■ Direction ■
Extract the complete listing and output it unchanged.

■ Raw data ■
═══
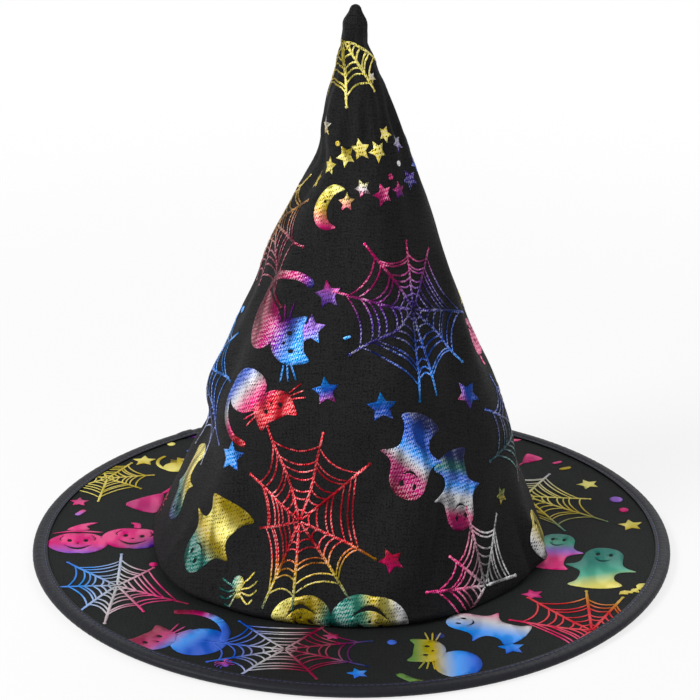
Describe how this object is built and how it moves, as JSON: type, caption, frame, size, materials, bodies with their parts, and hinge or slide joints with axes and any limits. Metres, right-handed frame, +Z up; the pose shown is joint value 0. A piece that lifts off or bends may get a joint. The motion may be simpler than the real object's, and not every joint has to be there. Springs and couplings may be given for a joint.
{
  "type": "witch hat",
  "caption": "Pointed costume hat: a soft stiffened cloth cone on a flat round brim with a bound, hooped edge, printed all over with shiny foil spooky shapes.",
  "frame": {"origin": "the middle of the brim's underside, on the surface that the hat lies on", "axes": "+Z up through the point of the cone, +X to the wearer's left, -Y towards the front, +Y towards the seam up the back"},
  "size_m": [0.34, 0.34, 0.298],
  "materials": {
    "printed_cloth": "black plain-weave polyester, matt with a fine sheen",
    "foil_print": "rainbow metal foil pressed onto the cloth, scattered over the weave",
    "backing_cloth": "plain black polyester, matt",
    "crown_stiffener": "black bonded non-woven",
    "brim_stiffener": "dense felted sheet",
    "binding_tape": "smooth blue-black bias tape",
    "binding_thread": "dark blue sewing thread",
    "thread": "black sewing thread",
    "overlock": "black textured overlock thread",
    "head_band_tape": "ribbed black grosgrain tape",
    "hoop_wire": "spring steel wire",
    "hoop_sleeve": "crimped brass sleeve"
  },
  "bodies": {
    "root": {"crown_shell": "printed_cloth", "crown_stiffener": "crown_stiffener", "back_seam_thread": "thread", "back_seam_overlock": "overlock", "brim_top": "printed_cloth", "brim_stiffener": "brim_stiffener", "brim_underside": "backing_cloth", "edge_binding": "binding_tape", "binding_needle_thread": "binding_thread", "binding_bobbin_thread": "binding_thread", "rim_hoop": "hoop_wire", "hoop_sleeve": "hoop_sleeve", "head_band": "head_band_tape", "head_band_thread": "thread", "crown_seam_thread": "thread", "seam_edge_overlock": "overlock"}
  },
  "joints": []
}
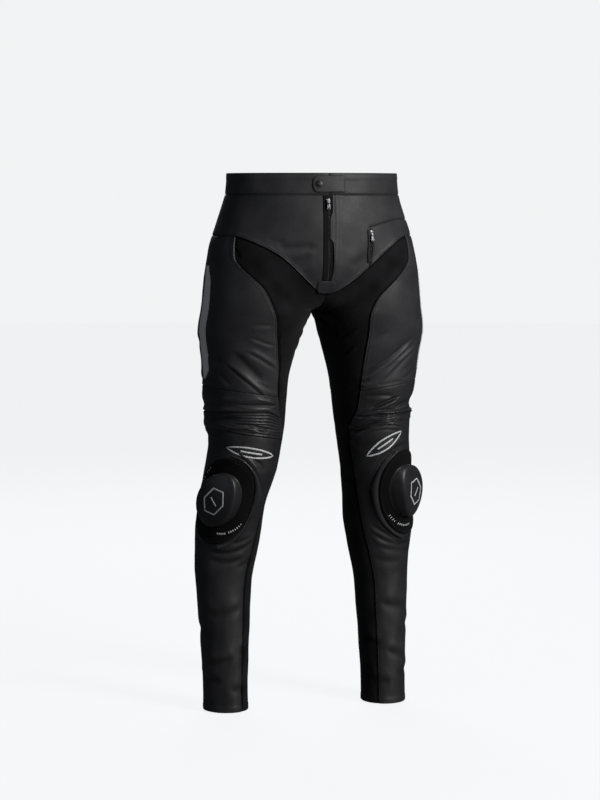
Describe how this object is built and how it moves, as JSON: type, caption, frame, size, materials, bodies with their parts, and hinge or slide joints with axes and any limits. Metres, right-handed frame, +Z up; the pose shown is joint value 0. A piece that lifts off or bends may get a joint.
═══
■ Task result ■
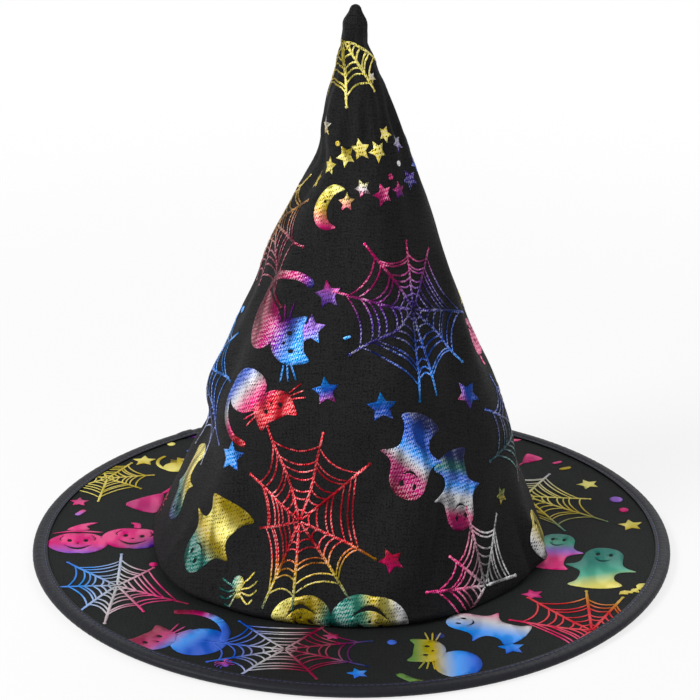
Describe how this object is built and how it moves, as JSON: type, caption, frame, size, materials, bodies with their parts, and hinge or slide joints with axes and any limits. Metres, right-handed frame, +Z up; the pose shown is joint value 0. A piece that lifts off or bends may get a joint. The motion may be simpler than the real object's, and not every joint has to be there. Springs and couplings may be given for a joint.
{
  "type": "witch hat",
  "caption": "Pointed costume hat: a soft stiffened cloth cone on a flat round brim with a bound, hooped edge, printed all over with shiny foil spooky shapes.",
  "frame": {"origin": "the middle of the brim's underside, on the surface that the hat lies on", "axes": "+Z up through the point of the cone, +X to the wearer's left, -Y towards the front, +Y towards the seam up the back"},
  "size_m": [0.34, 0.34, 0.298],
  "materials": {
    "printed_cloth": "black plain-weave polyester, matt with a fine sheen",
    "foil_print": "rainbow metal foil pressed onto the cloth, scattered over the weave",
    "backing_cloth": "plain black polyester, matt",
    "crown_stiffener": "black bonded non-woven",
    "brim_stiffener": "dense felted sheet",
    "binding_tape": "smooth blue-black bias tape",
    "binding_thread": "dark blue sewing thread",
    "thread": "black sewing thread",
    "overlock": "black textured overlock thread",
    "head_band_tape": "ribbed black grosgrain tape",
    "hoop_wire": "spring steel wire",
    "hoop_sleeve": "crimped brass sleeve"
  },
  "bodies": {
    "root": {"crown_shell": "printed_cloth", "crown_stiffener": "crown_stiffener", "back_seam_thread": "thread", "back_seam_overlock": "overlock", "brim_top": "printed_cloth", "brim_stiffener": "brim_stiffener", "brim_underside": "backing_cloth", "edge_binding": "binding_tape", "binding_needle_thread": "binding_thread", "binding_bobbin_thread": "binding_thread", "rim_hoop": "hoop_wire", "hoop_sleeve": "hoop_sleeve", "head_band": "head_band_tape", "head_band_thread": "thread", "crown_seam_thread": "thread", "seam_edge_overlock": "overlock"}
  },
  "joints": []
}
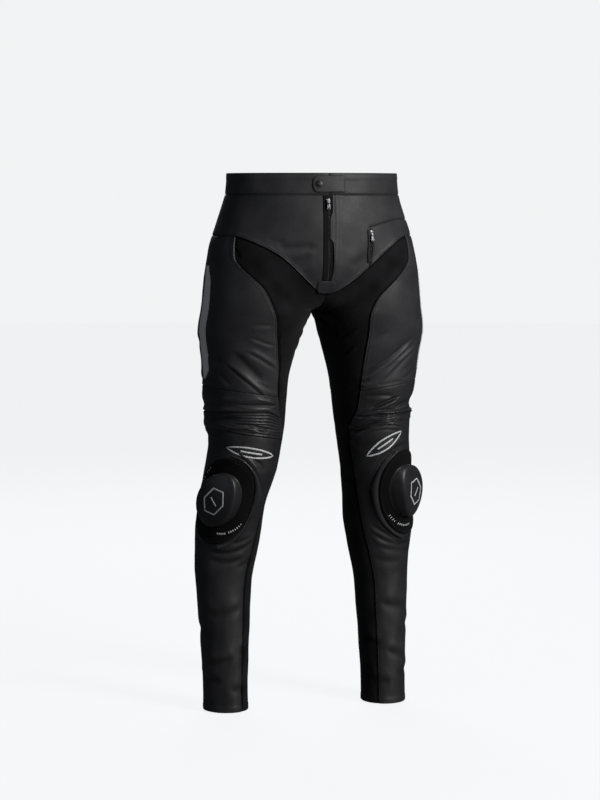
Describe how this object is built and how it moves, as JSON: type, caption, frame, size, materials, bodies with their parts, and hinge or slide joints with axes and any limits. Metres, right-handed frame, +Z up; the pose shown is joint value 0. A piece that lifts off or bends may get a joint.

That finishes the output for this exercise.